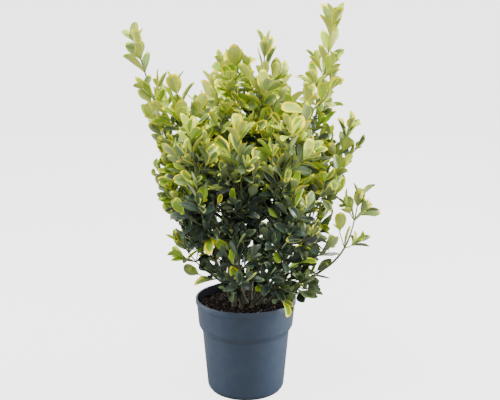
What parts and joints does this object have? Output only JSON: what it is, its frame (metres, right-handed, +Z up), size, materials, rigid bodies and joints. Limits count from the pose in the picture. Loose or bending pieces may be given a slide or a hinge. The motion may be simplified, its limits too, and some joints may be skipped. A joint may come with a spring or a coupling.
{
  "type": "potted wintercreeper",
  "caption": "Young evergreen wintercreeper shrub with upright, yellow-edged leafy shoots from a low clump of stems, in a round tapered plastic nursery pot filled with compost.",
  "frame": {"origin": "centre of the pot's flat underside, on the surface that it stands on", "axes": "+Z up, towards the tips of the shoots; -Y towards the front, the side that the picture shows; +X to the right seen from the front"},
  "size_m": [0.4782, 0.3906, 0.7327],
  "materials": {
    "pot_plastic": "moulded dark blue-grey plastic, satin",
    "compost": "moist dark potting compost with bark fibres",
    "bark": "grey-brown to green finely lined young bark",
    "foliage": "waxy green leaves with yellow edges"
  },
  "bodies": {
    "root": {"pot": "pot_plastic", "compost": "compost", "stem_left_top": "bark", "stem_left_leader": "bark", "stem_right_leader": "bark", "stem_middle_leader": "bark", "stem_right_inner_top": "bark", "stem_front_centre": "bark", "stem_right_side": "bark", "stem_back_left": "bark", "stem_back_right": "bark", "bough_midleft_leader": "bark", "bough_left_mid_top": "bark", "bough_right_mid_top": "bark", "bough_left_side_up": "bark", "bough_left_side_mid": "bark", "bough_front_left_up": "bark", "bough_front_left_low": "bark", "bough_front_right_up": "bark", "bough_front_right_low": "bark", "bough_right_mid": "bark", "bough_right_lower": "bark", "bough_back_right_side": "bark", "bough_back_left_side": "bark", "bough_back_mid": "bark", "foliage_left_top": "foliage", "foliage_left_leader": "foliage", "foliage_right_leader": "foliage", "foliage_middle_leader": "foliage", "foliage_right_inner_top": "foliage", "foliage_front_centre": "foliage", "foliage_right_side": "foliage", "foliage_back_left": "foliage", "foliage_back_right": "foliage", "foliage_midleft_leader": "foliage", "foliage_left_mid_top": "foliage", "foliage_right_mid_top": "foliage", "foliage_left_side_up": "foliage", "foliage_left_side_mid": "foliage", "foliage_front_left_up": "foliage", "foliage_front_left_low": "foliage", "foliage_front_right_up": "foliage", "foliage_front_right_low": "foliage", "foliage_right_mid": "foliage", "foliage_right_lower": "foliage", "foliage_back_right_side": "foliage", "foliage_back_left_side": "foliage", "foliage_back_mid": "foliage", "foliage_left_low": "foliage", "foliage_left_twig": "foliage", "foliage_low_left": "foliage", "foliage_low_front": "foliage", "foliage_low_front_right": "foliage", "foliage_low_right": "foliage", "foliage_low_right_side": "foliage", "foliage_low_middle": "foliage", "foliage_right_low": "foliage", "foliage_back_low_left": "foliage", "foliage_back_low_right": "foliage", "foliage_back_low_mid": "foliage"}
  },
  "joints": []
}
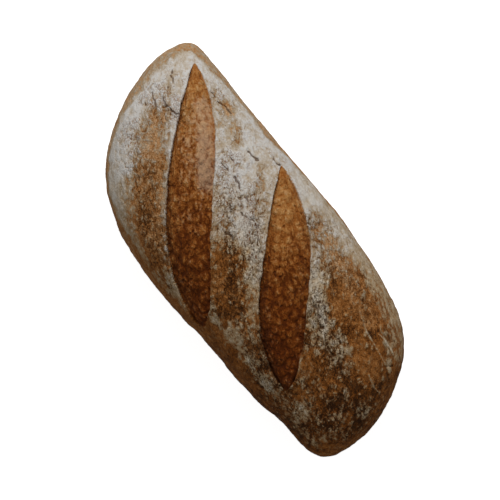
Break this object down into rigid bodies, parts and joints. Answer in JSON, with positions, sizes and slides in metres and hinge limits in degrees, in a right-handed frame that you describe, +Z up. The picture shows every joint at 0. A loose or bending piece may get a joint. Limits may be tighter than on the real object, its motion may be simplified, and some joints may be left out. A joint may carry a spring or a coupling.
{
  "type": "long buckwheat loaf",
  "caption": "Long rustic buckwheat hearth loaf with rounded ends, a flat sole, a floured brown crust and deep slanting cuts that opened across the crown in baking.",
  "frame": {"origin": "middle of the loaf's box, on its flat sole", "axes": "+X along the loaf towards its lower end in the picture, +Y across it towards its upper side in the picture, +Z up from the sole through the crown"},
  "size_m": [0.3008, 0.135, 0.0835],
  "materials": {
    "crust": "matt baked crust, dusted with flour"
  },
  "bodies": {
    "root": {"loaf": "crust"}
  },
  "joints": []
}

────────

▶ [REQUEST]: Repeat every entry exactly, please.

▶ [TASK RESPONSE]:
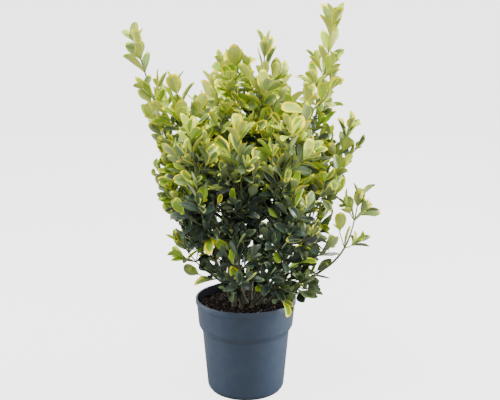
What parts and joints does this object have? Output only JSON: what it is, its frame (metres, right-handed, +Z up), size, materials, rigid bodies and joints. Limits count from the pose in the picture. Loose or bending pieces may be given a slide or a hinge. The motion may be simplified, its limits too, and some joints may be skipped. A joint may come with a spring or a coupling.
{
  "type": "potted wintercreeper",
  "caption": "Young evergreen wintercreeper shrub with upright, yellow-edged leafy shoots from a low clump of stems, in a round tapered plastic nursery pot filled with compost.",
  "frame": {"origin": "centre of the pot's flat underside, on the surface that it stands on", "axes": "+Z up, towards the tips of the shoots; -Y towards the front, the side that the picture shows; +X to the right seen from the front"},
  "size_m": [0.4782, 0.3906, 0.7327],
  "materials": {
    "pot_plastic": "moulded dark blue-grey plastic, satin",
    "compost": "moist dark potting compost with bark fibres",
    "bark": "grey-brown to green finely lined young bark",
    "foliage": "waxy green leaves with yellow edges"
  },
  "bodies": {
    "root": {"pot": "pot_plastic", "compost": "compost", "stem_left_top": "bark", "stem_left_leader": "bark", "stem_right_leader": "bark", "stem_middle_leader": "bark", "stem_right_inner_top": "bark", "stem_front_centre": "bark", "stem_right_side": "bark", "stem_back_left": "bark", "stem_back_right": "bark", "bough_midleft_leader": "bark", "bough_left_mid_top": "bark", "bough_right_mid_top": "bark", "bough_left_side_up": "bark", "bough_left_side_mid": "bark", "bough_front_left_up": "bark", "bough_front_left_low": "bark", "bough_front_right_up": "bark", "bough_front_right_low": "bark", "bough_right_mid": "bark", "bough_right_lower": "bark", "bough_back_right_side": "bark", "bough_back_left_side": "bark", "bough_back_mid": "bark", "foliage_left_top": "foliage", "foliage_left_leader": "foliage", "foliage_right_leader": "foliage", "foliage_middle_leader": "foliage", "foliage_right_inner_top": "foliage", "foliage_front_centre": "foliage", "foliage_right_side": "foliage", "foliage_back_left": "foliage", "foliage_back_right": "foliage", "foliage_midleft_leader": "foliage", "foliage_left_mid_top": "foliage", "foliage_right_mid_top": "foliage", "foliage_left_side_up": "foliage", "foliage_left_side_mid": "foliage", "foliage_front_left_up": "foliage", "foliage_front_left_low": "foliage", "foliage_front_right_up": "foliage", "foliage_front_right_low": "foliage", "foliage_right_mid": "foliage", "foliage_right_lower": "foliage", "foliage_back_right_side": "foliage", "foliage_back_left_side": "foliage", "foliage_back_mid": "foliage", "foliage_left_low": "foliage", "foliage_left_twig": "foliage", "foliage_low_left": "foliage", "foliage_low_front": "foliage", "foliage_low_front_right": "foliage", "foliage_low_right": "foliage", "foliage_low_right_side": "foliage", "foliage_low_middle": "foliage", "foliage_right_low": "foliage", "foliage_back_low_left": "foliage", "foliage_back_low_right": "foliage", "foliage_back_low_mid": "foliage"}
  },
  "joints": []
}
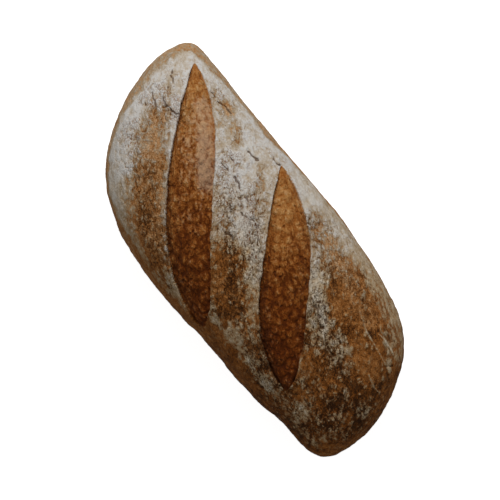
Break this object down into rigid bodies, parts and joints. Answer in JSON, with positions, sizes and slides in metres and hinge limits in degrees, in a right-handed frame that you describe, +Z up. The picture shows every joint at 0. A loose or bending piece may get a joint. Limits may be tighter than on the real object, its motion may be simplified, and some joints may be left out. A joint may carry a spring or a coupling.
{
  "type": "long buckwheat loaf",
  "caption": "Long rustic buckwheat hearth loaf with rounded ends, a flat sole, a floured brown crust and deep slanting cuts that opened across the crown in baking.",
  "frame": {"origin": "middle of the loaf's box, on its flat sole", "axes": "+X along the loaf towards its lower end in the picture, +Y across it towards its upper side in the picture, +Z up from the sole through the crown"},
  "size_m": [0.3008, 0.135, 0.0835],
  "materials": {
    "crust": "matt baked crust, dusted with flour"
  },
  "bodies": {
    "root": {"loaf": "crust"}
  },
  "joints": []
}